Return only the lines running from the line that holds "Write the OpenSCAD" to the line that holds "lock is on.", including both.

[Modeling code records]
▬▬▬

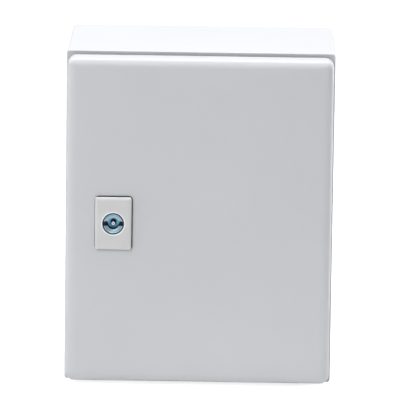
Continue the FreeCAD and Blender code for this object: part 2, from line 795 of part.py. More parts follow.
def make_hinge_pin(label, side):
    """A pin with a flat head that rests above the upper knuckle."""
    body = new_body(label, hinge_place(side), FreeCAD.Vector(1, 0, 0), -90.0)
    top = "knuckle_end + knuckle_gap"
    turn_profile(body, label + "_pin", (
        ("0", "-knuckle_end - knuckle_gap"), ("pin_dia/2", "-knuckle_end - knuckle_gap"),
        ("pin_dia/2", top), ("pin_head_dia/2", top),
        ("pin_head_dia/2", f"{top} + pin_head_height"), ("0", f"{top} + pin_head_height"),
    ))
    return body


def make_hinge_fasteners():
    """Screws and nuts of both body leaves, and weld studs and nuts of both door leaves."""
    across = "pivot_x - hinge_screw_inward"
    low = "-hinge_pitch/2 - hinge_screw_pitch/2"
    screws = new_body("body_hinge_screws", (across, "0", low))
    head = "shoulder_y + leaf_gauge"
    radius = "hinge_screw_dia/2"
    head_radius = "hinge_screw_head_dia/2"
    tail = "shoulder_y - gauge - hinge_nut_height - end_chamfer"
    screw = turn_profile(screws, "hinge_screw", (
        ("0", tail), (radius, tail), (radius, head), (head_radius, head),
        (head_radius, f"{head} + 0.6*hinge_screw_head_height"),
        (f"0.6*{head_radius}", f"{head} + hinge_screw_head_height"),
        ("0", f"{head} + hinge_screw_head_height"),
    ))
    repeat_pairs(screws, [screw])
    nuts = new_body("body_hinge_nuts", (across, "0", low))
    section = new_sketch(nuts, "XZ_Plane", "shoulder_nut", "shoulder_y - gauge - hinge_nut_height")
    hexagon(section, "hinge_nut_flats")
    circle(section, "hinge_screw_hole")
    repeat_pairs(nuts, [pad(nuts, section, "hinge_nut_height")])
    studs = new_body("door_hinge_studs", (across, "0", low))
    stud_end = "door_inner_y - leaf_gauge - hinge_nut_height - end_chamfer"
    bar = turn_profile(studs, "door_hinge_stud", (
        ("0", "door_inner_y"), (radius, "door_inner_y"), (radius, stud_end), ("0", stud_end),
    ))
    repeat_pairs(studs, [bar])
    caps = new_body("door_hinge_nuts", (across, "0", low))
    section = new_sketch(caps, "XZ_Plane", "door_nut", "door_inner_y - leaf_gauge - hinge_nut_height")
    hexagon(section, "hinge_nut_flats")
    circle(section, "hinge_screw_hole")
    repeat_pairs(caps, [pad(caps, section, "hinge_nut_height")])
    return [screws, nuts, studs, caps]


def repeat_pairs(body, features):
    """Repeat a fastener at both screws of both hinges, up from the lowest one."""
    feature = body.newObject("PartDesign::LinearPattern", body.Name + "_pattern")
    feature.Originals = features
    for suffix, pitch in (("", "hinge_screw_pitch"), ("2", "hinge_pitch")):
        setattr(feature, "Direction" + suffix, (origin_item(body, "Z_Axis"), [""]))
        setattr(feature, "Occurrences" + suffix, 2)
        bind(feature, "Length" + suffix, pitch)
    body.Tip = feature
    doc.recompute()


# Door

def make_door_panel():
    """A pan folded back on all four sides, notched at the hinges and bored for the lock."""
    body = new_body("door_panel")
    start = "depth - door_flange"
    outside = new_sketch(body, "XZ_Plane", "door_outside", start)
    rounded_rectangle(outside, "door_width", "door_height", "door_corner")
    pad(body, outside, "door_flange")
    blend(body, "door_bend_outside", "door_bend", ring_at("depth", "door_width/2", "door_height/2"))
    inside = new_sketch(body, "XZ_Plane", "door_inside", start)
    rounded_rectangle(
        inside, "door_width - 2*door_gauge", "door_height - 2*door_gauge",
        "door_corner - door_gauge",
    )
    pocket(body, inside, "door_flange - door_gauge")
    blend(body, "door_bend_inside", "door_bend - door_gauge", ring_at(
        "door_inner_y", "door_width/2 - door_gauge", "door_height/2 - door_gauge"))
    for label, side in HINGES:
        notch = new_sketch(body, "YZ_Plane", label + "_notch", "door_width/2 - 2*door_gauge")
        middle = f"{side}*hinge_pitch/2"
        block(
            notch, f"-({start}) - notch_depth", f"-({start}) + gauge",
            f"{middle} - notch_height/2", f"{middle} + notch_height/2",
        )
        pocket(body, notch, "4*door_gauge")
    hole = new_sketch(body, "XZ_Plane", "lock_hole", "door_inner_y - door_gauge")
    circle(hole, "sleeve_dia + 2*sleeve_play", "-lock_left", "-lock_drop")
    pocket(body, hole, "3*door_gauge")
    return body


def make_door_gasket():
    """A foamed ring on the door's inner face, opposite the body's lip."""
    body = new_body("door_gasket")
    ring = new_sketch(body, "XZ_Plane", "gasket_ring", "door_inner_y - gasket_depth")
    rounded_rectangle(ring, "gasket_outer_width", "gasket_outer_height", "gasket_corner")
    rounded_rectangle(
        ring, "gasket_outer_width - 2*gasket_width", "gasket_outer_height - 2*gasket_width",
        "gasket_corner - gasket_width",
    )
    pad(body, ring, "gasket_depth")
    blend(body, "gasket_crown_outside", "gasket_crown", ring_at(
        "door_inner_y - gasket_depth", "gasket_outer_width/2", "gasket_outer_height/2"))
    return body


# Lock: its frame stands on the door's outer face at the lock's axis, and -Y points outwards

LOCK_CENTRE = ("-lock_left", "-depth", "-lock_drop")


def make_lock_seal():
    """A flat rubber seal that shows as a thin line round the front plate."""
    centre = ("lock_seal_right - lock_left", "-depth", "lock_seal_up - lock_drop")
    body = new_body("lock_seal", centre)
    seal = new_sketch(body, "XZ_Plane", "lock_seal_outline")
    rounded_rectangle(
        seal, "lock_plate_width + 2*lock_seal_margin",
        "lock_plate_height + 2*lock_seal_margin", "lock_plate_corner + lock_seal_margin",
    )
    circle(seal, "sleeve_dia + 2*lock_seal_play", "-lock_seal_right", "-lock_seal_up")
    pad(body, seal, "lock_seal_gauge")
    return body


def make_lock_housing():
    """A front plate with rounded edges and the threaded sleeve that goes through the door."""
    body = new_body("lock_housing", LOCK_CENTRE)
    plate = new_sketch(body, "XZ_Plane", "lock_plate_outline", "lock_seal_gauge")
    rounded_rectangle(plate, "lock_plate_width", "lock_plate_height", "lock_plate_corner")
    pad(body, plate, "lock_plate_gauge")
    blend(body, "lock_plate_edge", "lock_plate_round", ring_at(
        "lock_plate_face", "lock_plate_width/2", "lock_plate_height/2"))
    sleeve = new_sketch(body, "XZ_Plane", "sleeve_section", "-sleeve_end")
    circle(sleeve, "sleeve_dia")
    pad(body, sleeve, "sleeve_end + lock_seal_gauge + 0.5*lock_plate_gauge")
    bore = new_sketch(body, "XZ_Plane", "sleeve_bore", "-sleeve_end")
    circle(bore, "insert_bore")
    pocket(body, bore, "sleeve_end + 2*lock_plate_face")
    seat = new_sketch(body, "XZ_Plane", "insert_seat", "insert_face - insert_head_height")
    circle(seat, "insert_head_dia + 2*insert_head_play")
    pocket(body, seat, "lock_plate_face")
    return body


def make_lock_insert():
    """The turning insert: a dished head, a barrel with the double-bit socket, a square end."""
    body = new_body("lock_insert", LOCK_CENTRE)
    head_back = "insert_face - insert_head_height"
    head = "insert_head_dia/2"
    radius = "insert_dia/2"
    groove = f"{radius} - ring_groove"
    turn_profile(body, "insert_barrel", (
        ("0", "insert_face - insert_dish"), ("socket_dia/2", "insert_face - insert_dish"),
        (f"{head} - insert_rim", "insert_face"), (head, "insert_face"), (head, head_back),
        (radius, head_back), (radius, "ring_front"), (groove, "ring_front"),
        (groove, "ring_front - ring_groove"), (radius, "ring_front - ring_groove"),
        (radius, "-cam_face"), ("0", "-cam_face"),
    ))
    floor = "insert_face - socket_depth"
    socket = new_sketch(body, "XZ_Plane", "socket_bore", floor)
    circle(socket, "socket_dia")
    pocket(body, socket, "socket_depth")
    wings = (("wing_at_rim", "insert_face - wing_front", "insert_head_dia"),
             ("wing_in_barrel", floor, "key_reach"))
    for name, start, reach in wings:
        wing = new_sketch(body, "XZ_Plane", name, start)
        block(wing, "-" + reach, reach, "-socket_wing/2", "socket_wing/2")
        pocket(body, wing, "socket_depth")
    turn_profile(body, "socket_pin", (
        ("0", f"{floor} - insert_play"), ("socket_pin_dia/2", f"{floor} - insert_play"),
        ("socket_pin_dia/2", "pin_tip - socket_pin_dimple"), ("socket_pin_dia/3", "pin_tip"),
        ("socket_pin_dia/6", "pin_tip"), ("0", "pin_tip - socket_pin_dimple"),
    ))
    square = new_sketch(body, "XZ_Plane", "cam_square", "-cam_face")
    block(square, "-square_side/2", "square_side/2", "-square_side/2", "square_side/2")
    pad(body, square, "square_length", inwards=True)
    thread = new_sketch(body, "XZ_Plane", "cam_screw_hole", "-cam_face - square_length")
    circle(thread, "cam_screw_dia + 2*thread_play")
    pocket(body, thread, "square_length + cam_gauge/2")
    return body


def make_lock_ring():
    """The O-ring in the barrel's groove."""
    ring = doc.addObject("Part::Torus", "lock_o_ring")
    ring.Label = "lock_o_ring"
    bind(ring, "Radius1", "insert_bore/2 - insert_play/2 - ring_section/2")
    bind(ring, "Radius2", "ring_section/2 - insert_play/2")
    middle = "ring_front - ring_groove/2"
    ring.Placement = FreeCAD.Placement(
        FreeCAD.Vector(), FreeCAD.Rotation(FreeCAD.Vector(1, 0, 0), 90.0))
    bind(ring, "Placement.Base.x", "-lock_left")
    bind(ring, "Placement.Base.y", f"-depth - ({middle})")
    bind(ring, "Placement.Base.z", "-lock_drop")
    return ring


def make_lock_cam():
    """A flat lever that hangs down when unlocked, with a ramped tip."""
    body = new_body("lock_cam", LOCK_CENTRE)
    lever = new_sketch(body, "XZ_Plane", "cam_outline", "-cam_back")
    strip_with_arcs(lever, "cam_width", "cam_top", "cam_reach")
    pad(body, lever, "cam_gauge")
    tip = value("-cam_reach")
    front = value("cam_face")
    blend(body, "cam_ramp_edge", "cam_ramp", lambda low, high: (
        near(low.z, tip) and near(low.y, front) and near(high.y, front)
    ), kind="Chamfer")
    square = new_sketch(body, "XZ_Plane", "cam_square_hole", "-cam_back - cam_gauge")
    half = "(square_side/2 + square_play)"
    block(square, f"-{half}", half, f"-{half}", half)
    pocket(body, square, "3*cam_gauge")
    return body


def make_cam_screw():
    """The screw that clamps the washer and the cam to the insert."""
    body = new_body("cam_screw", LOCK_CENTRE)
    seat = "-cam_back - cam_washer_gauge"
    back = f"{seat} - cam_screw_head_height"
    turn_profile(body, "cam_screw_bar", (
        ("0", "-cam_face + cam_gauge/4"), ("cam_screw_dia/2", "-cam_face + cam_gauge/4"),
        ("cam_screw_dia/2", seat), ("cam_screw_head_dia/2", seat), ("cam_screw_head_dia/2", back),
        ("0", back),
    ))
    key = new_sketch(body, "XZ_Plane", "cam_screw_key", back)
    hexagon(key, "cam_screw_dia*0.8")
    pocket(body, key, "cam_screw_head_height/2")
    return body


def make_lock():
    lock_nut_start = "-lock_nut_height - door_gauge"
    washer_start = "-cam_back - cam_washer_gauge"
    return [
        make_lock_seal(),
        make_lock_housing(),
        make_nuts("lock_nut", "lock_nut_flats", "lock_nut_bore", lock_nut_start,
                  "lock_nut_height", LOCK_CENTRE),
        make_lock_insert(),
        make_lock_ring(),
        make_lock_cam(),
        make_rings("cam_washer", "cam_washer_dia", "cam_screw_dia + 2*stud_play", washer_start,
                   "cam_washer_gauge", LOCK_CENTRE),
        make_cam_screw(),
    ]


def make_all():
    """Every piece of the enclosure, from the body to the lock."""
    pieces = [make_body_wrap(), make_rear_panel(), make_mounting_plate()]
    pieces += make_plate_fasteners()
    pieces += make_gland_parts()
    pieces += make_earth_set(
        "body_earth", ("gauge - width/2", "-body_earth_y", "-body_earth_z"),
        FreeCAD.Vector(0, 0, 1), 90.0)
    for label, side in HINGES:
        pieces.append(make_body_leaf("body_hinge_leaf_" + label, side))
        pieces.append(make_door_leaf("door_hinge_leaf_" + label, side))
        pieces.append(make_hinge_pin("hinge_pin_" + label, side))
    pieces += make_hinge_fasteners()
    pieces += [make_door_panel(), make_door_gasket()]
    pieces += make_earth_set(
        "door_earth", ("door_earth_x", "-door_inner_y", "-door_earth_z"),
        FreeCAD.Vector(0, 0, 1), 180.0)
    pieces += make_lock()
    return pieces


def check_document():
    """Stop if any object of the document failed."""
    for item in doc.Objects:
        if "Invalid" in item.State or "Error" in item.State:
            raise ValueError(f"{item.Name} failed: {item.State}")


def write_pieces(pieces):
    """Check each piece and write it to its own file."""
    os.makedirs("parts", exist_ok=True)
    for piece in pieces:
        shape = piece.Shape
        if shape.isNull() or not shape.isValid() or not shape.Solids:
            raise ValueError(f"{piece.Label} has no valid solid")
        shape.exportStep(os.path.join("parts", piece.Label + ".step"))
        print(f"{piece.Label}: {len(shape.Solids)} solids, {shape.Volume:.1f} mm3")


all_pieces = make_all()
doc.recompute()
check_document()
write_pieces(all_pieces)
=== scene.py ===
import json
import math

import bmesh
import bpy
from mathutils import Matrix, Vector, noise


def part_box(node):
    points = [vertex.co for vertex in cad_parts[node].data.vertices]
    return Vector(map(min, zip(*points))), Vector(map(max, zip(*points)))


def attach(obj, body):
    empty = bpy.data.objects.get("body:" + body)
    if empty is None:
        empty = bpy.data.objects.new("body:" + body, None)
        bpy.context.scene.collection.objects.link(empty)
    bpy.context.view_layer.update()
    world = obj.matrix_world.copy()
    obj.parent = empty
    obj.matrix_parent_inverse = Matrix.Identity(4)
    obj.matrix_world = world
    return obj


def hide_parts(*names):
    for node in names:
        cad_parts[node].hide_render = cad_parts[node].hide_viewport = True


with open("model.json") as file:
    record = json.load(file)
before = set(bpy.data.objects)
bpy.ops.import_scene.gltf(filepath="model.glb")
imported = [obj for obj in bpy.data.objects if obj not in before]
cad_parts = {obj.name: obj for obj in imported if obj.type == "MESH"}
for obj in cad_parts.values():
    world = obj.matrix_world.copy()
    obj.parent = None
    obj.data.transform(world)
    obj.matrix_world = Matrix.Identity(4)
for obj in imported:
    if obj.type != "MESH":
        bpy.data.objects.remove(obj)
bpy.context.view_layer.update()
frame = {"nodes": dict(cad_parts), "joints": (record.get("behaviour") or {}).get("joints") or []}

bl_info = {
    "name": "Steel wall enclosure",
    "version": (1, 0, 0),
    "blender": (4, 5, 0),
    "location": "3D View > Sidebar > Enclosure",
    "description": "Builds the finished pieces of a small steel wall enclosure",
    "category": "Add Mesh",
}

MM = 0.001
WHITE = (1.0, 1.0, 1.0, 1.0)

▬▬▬

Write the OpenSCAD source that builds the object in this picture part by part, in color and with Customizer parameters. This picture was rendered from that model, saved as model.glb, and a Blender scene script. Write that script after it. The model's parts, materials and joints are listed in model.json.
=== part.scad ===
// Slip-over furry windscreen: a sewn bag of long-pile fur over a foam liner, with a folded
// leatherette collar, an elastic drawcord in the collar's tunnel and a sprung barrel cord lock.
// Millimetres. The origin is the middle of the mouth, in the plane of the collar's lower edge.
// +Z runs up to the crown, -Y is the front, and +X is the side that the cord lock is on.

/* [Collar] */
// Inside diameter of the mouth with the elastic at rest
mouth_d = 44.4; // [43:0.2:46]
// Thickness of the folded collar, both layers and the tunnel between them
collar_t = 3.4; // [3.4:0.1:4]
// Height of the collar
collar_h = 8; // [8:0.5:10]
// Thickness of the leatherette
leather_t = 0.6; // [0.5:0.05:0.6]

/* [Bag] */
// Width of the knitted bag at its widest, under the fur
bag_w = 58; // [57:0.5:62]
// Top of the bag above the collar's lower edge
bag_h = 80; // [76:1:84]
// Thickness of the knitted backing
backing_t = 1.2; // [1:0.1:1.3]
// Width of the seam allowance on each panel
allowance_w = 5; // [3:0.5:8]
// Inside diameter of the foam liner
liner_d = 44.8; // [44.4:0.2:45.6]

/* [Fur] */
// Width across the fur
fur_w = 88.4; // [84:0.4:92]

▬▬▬

EXERCISE RESPONSE:
Write the OpenSCAD source that builds the object in this picture part by part, in color and with Customizer parameters. This picture was rendered from that model, saved as model.glb, and a Blender scene script. Write that script after it. The model's parts, materials and joints are listed in model.json.
=== part.scad ===
// Slip-over furry windscreen: a sewn bag of long-pile fur over a foam liner, with a folded
// leatherette collar, an elastic drawcord in the collar's tunnel and a sprung barrel cord lock.
// Millimetres. The origin is the middle of the mouth, in the plane of the collar's lower edge.
// +Z runs up to the crown, -Y is the front, and +X is the side that the cord lock is on.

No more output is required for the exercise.